Following the reproduction steps that @edmorley outlined above with a slight alteration to disable the update notifier works:

git clone https://github.com/heroku/node-js-getting-started && cd node-js-getting-started
pack build node-test
docker run --rm -it --user nobody --env npm_config_loglevel=silly --env npm_config_update-notifier=false node-test

I'm going to file an issue with npm, but in the meantime, we should consider:

colincasey commented 7 months ago

Link to existing issue with npm - https://github.com/npm/cli/issues/7044. This should be fixed in 10.2.5 by https://github.com/npm/cli/pull/7061.

edmorley commented 6 months ago

It looks like the default user change for Fly.io (that was what triggered this issue being opened) was unintentional, and was fixed in: https://github.com/superfly/flyctl/pull/3396

In addition, the NPM fix for the update-notifier trying to initialise the cache has been fixed in NPM.

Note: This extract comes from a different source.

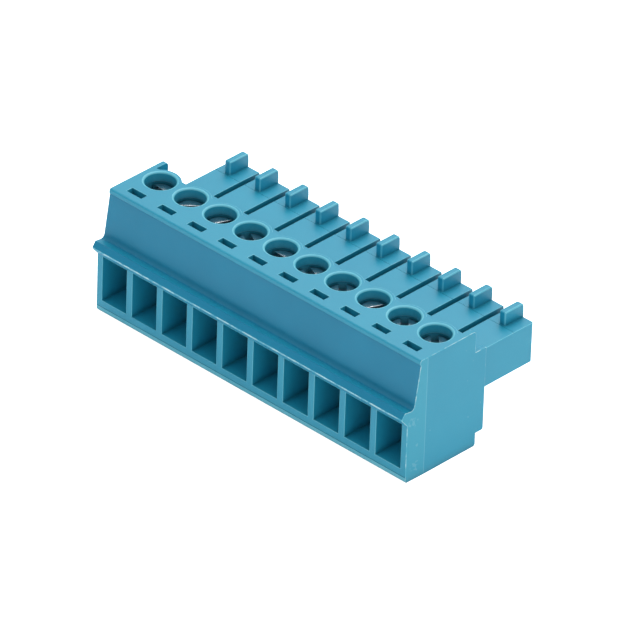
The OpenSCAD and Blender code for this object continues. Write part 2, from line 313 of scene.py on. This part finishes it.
@dataclass(frozen=True)
class MouldedPolyamide:
    """Polyamide 6.6, dyed through, injection moulded in a spark-eroded mould.

    The fine eroded grain scatters the light, so the surface is satin with soft, broad
    highlights, and the dye lets a little light in at thin walls and edges.
    """

    name: str
    deep: str = "#1B98B8"
    pale: str = "#219FBE"
    roughness: float = 0.46
    smoother: float = 0.05
    rougher: float = 0.06
    ior: float = 1.53
    sheen: float = 0.5
    cloud_mm: float = 6.0
    cloud_spread: float = 0.5
    grain_mm: float = 0.16
    grain_depth_mm: float = 0.004
    grain_strength: float = 0.35
    glow_mm: float = 0.35
    glow: float = 0.12
    glow_reach: tuple[float, float, float] = (0.5, 0.9, 1.0)
    # painted shade in creases: the occlusion mask's reach, darkest level, range and samples
    painted_crease_shade_mm: float = 0.8
    painted_crease_shade_depth: float = 0.45
    painted_shade_closed: float = 0.3
    painted_shade_open: float = 0.85
    painted_shade_samples: int = 4

    def make(self) -> bpy.types.Material:
        """Builds the material.

        Returns:
            The material, with its pattern on Object coordinates.
        """
        material = bpy.data.materials.new(self.name)
        material.use_nodes = True
        tree = material.node_tree
        shader = tree.nodes["Principled BSDF"]
        place = add_node(tree, "ShaderNodeTexCoord")
        cloud = add_node(
            tree,
            "ShaderNodeTexNoise",
            {"Vector": place.outputs["Object"], "Scale": 1 / (self.cloud_mm * MM), "Detail": 3.0},
        )
        spread = add_node(
            tree,
            "ShaderNodeMapRange",
            {
                "Value": cloud.outputs[0],
                "From Min": 0.5 - self.cloud_spread / 2,
                "From Max": 0.5 + self.cloud_spread / 2,
            },
        )
        dye = add_node(
            tree,
            "ShaderNodeMix",
            {0: spread.outputs["Result"], 6: linear(self.deep), 7: linear(self.pale)},
            data_type="RGBA",
        )
        marked = self.marks(tree, place.outputs["Object"], dye.outputs[2])
        # painted shade: an ambient-occlusion mask darkens the dye in creases, corners and hollows
        openness = add_node(
            tree,
            "ShaderNodeAmbientOcclusion",
            {"Distance": self.painted_crease_shade_mm * MM},
            samples=self.painted_shade_samples,
        )
        shade_level = add_node(
            tree,
            "ShaderNodeMapRange",
            {
                "Value": openness.outputs["AO"],
                "From Min": self.painted_shade_closed,
                "From Max": self.painted_shade_open,
                "To Min": self.painted_crease_shade_depth,
            },
        )
        crease_shaded = add_node(
            tree,
            "ShaderNodeVectorMath",
            {0: marked, 3: shade_level.outputs["Result"]},
            operation="SCALE",
        )
        # the real grain is about 0.03 mm; it is drawn coarser so that it shows
        grain = add_node(
            tree,
            "ShaderNodeTexNoise",
            {"Vector": place.outputs["Object"], "Scale": 1 / (self.grain_mm * MM), "Detail": 2.0},
        )
        grain_out = grain.outputs[0]
        haze = add_node(
            tree,
            "ShaderNodeMapRange",
            {
                "Value": grain_out,
                "To Min": self.roughness - self.smoother,
                "To Max": self.roughness + self.rougher,
            },
        )
        bump = add_node(
            tree,
            "ShaderNodeBump",
            {
                "Height": grain_out,
                "Distance": self.grain_depth_mm * MM,
                "Strength": self.grain_strength,
            },
        )
        tree.links.new(crease_shaded.outputs[0], shader.inputs["Base Color"])
        tree.links.new(haze.outputs["Result"], shader.inputs["Roughness"])
        tree.links.new(bump.outputs["Normal"], shader.inputs["Normal"])
        shader.inputs["IOR"].default_value = self.ior
        shader.inputs["Specular IOR Level"].default_value = self.sheen
        shader.inputs["Subsurface Weight"].default_value = self.glow
        shader.inputs["Subsurface Radius"].default_value = self.glow_reach
        shader.inputs["Subsurface Scale"].default_value = self.glow_mm * MM
        return material

    def marks(
        self, tree: bpy.types.NodeTree, place: bpy.types.NodeSocket, dye: bpy.types.NodeSocket
    ) -> bpy.types.NodeSocket:
        """Adds marks of the mould to the dye's colour; the plain finish has none.

        Args:
            tree: The material's node tree.
            place: Object coordinates.
            dye: The colour so far.

        Returns:
            The colour with its marks.
        """
        return dye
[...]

As such, building the Node.js getting started guide with a read-only filesystem (via the docker run --user nobody trick/hack) now succeeds: https://github.com/heroku/cnb-builder-images/actions/runs/8877305233/job/24370680274

Longer term we should probably test that all of our buildpacks work with read-only mode (when combined with an app that does the right thing; we can't do anything about app code/app dependencies that try to write to places they shouldn't). xref: https://github.com/heroku/base-images/issues/268

For Node.js specifically, is there any other follow-up work here? For example, it sounded like NPM tries to write logs to a read-only directory in the case of an error occurring. Presumably errors can occur for reasons other than the update-notifier not being able to write to the cache (for example if npm run start fails to run due to an app code issue), so it seems might be worth having the buildpack configure NPM to write the logs directory to /tmp regardless?